I'm still looking for a good P2P (no web-based) groupware, but I'm not happy yet with any.

On my way I found another one, pretty german and you have to pay for it: http://www.alphaagent.de/ and of course, Java crap again  :Sad: 

----------

## Dark_Hunter

Have you tried OX, it is realy good - but Java.

But you should give it a try  :Wink: 

What are your needed requirements?

----------

## sourceview

Hey Guys, I am impressed with your attention to groupware and applications in general on Gentoo.  I am the editor of SourceView Open Journal, a new and startup venture to provide articles, reviews and ratings to Small to Medium Businesses, for their adaption.  We are also looking to build a list of sharp persons who can assist small businesses in the implementation of open source software.  We compile a list of consultants for each software package we review and recommend.  

We are a Gentoo house since 2002, all runs on Gentoo except our review machines for Solaris (we think not ready for prime time, especially its breaking upgrades), BSD and other distros like Ubuntu.  We are searchjing for authors who will write articles on various software packages relevant to small to medium businesses.  You write for fame and glory, get a major mention in our consultants section, and most probably make some Bucks in services in your areas of expertise.

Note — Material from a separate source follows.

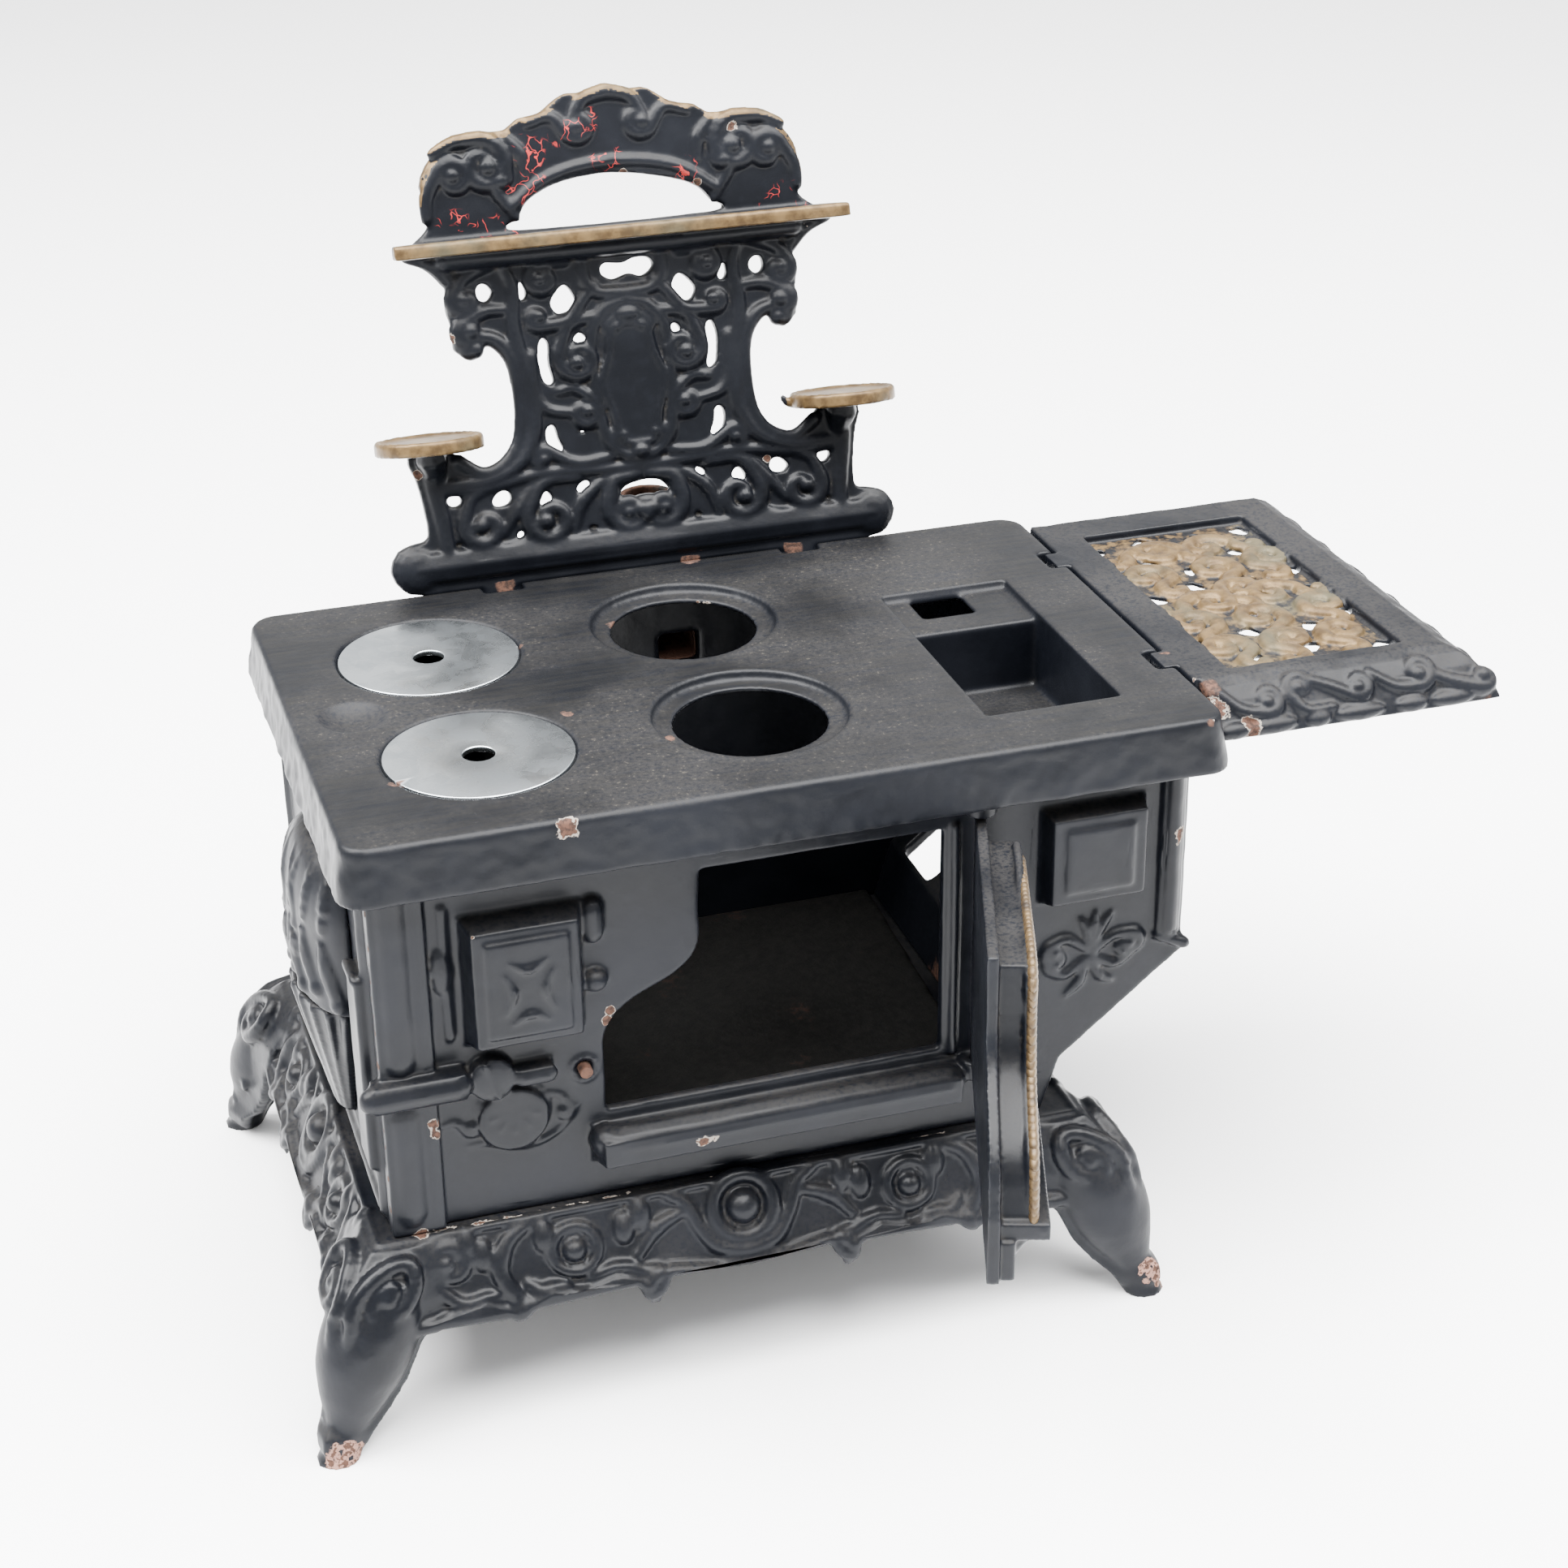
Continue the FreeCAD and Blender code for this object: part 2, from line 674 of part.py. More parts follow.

If you are interested, we are adapting Linux Magazines' methods of working with authors, so until we get our site up and running we want you to go their, click on authors, and use their outlines and methods.  Email me of your interest at           mdean@sourceview.com and I will put you on our mailing list for authors.

Thanks

Michael

----------

## Albert_Alligator

Well, I'm emerging dotproject right now to see how well it works. I'm also in need of a good web-based project tracking and team usable software.

Cheers,

Al

----------

## bugg_tb

@sourceview

Well you should probably wipe away the hackers comments before you get anyone to write for it  :Very Happy: 

Just a suggestion

----------

## Albert_Alligator

Sorry it took so long to get back. 

Well, dotproject worked really nice. Didn't work with PHP5, didn't work with MySQL 5+, but with PHP4 and MySQL 4.* it worked really well.

The security log on part was nice and granularity in controlling who could access what functionality using the same interface.

----------

## maiku

Well, I have a qmail server with courier-imap installed and usermin.  I'm pretty much setting up a really neat solution for the office around here.  I was looking into eGroupWare and PHPGroupWare because they both seem to be in portage and readily available.  The main factor in choosing one is compatability with Outlook.  I know eGroupWare has Outlook sync compatability and compatability with Kontact (apparently) but does PHPGroupWare?  PHPGroupWare seems to have more features.  Does anybody have any insight on using either of them with syncing contacts and mail and whatnot?  I also would like to still use qmail with it and have virtual domains.

----------